日本地球惑星科学連合2015年大会

講演情報

口頭発表

セッション記号 M (領域外・複数領域) » M-IS ジョイント

[M-IS31] 結晶の成長と溶解における界面・ナノ現象

2015年5月27日(水) 09:00 〜 10:45 102A (1F)

コンビーナ:*木村 勇気(北海道大学低温科学研究所)、三浦 均(名古屋市立大学大学院システム自然科学研究科)、塚本 勝男(東北大学大学院理学研究科地学専攻)、佐藤 久夫(三菱マテリアル株式会社エネルギー事業センター那珂エネルギー開発研究所)、座長:田中 今日子(北海道大学低温科学研究所)

09:45 〜 10:00

[MIS31-03] 圧密されたスメクタイト粘土の溶解挙動

*佐藤 久夫1 (1.三菱マテリアル㈱)

キーワード:スメクタイト, 溶解, 圧密, AFM, VSI

天然ベントナイトを構成する粘土鉱物であるスメクタイトは、隕石から堆積岩まで広く存在するミクロン―ナノ結晶である。

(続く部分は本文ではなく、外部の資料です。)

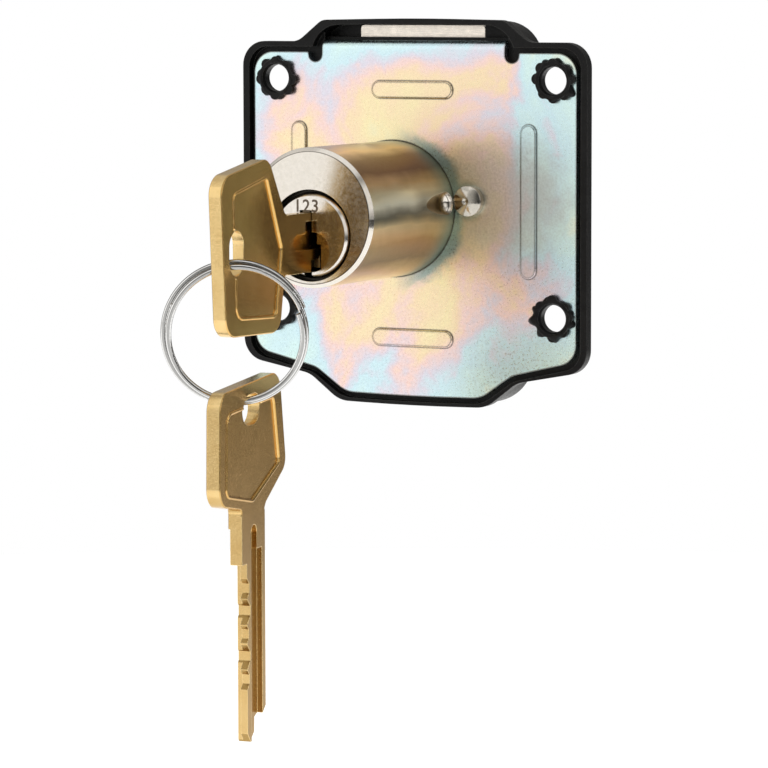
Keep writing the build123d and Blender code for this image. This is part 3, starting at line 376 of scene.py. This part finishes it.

スメクタイトはその成長後の{001}積層状態から膨潤後のランダム積層状態まで様々な形態を持つことができるため、溶解挙動については不明な点が多い。例えば、コロイドとして分散状態にあるスメクタイトはpHと未飽和ΔG、温度に駆動されて(Sato et al., 2005)速く溶解するが、圧縮した場合の溶解速度は極めて遅くなり(Nakayama et al., 2013),一種の安定状態になると思われる。
スメクタイトの溶解挙動について、単分散状態の粒子を観察するAFM測定は有効な手法であるが、高密度の圧密粒子における直接的な測定ができない。そこで垂直走査干渉計(VSI)と自動圧縮セルを駆使したその場観察手法と、原子間力顕微鏡(AFM)による粒子解析を融合した手法を開発した。この手法によって、アルカリ溶液(0.3M NaOH)を通水しながら、70℃の高温で様々な密度に圧縮したスメクタイト(Na-montmorillonite)の圧密体を再現して、その場における物質体積の減少を連続測定した。また測定後の粒子はセルから回収してAFMによって単分子粒子の形状測定を行い、溶解過程の粒子のステップエッジ表面積の解析を行った。
AFM-VSI測定の結果、スメクタイトの溶解は、単分散の低密度ゲル(0.001 g/cm3)から高密度状態(1.64 g/cm3)において、2.9E-11から2.6E-13 mol/m2/sまでの2桁減速していることがわかった。この原因としては、ナノ積層体であるスメクタイト粒子がお互いのステップエッジをマスクし合う自己マスキング効果が考えられる(溶解速度の減速)。しかしながら、ランダム積層状態での圧縮は、刃状転位の生成を促進し新たな溶解フロントを作り出すため、粒子の分割、すなわちステップエッジ面積の増大(溶解速度の加速)も圧縮初期には起きていることもわかった。
このように高密度の粘土などのナノ積層体粒子には、圧縮によって初期には溶解の加速が起こるが、すぐに減速する負のフィードバック機構も備わっている。このような複雑な挙動を解明・理解するにはモンテカルロ計算などのモデリング手法が今後必要である。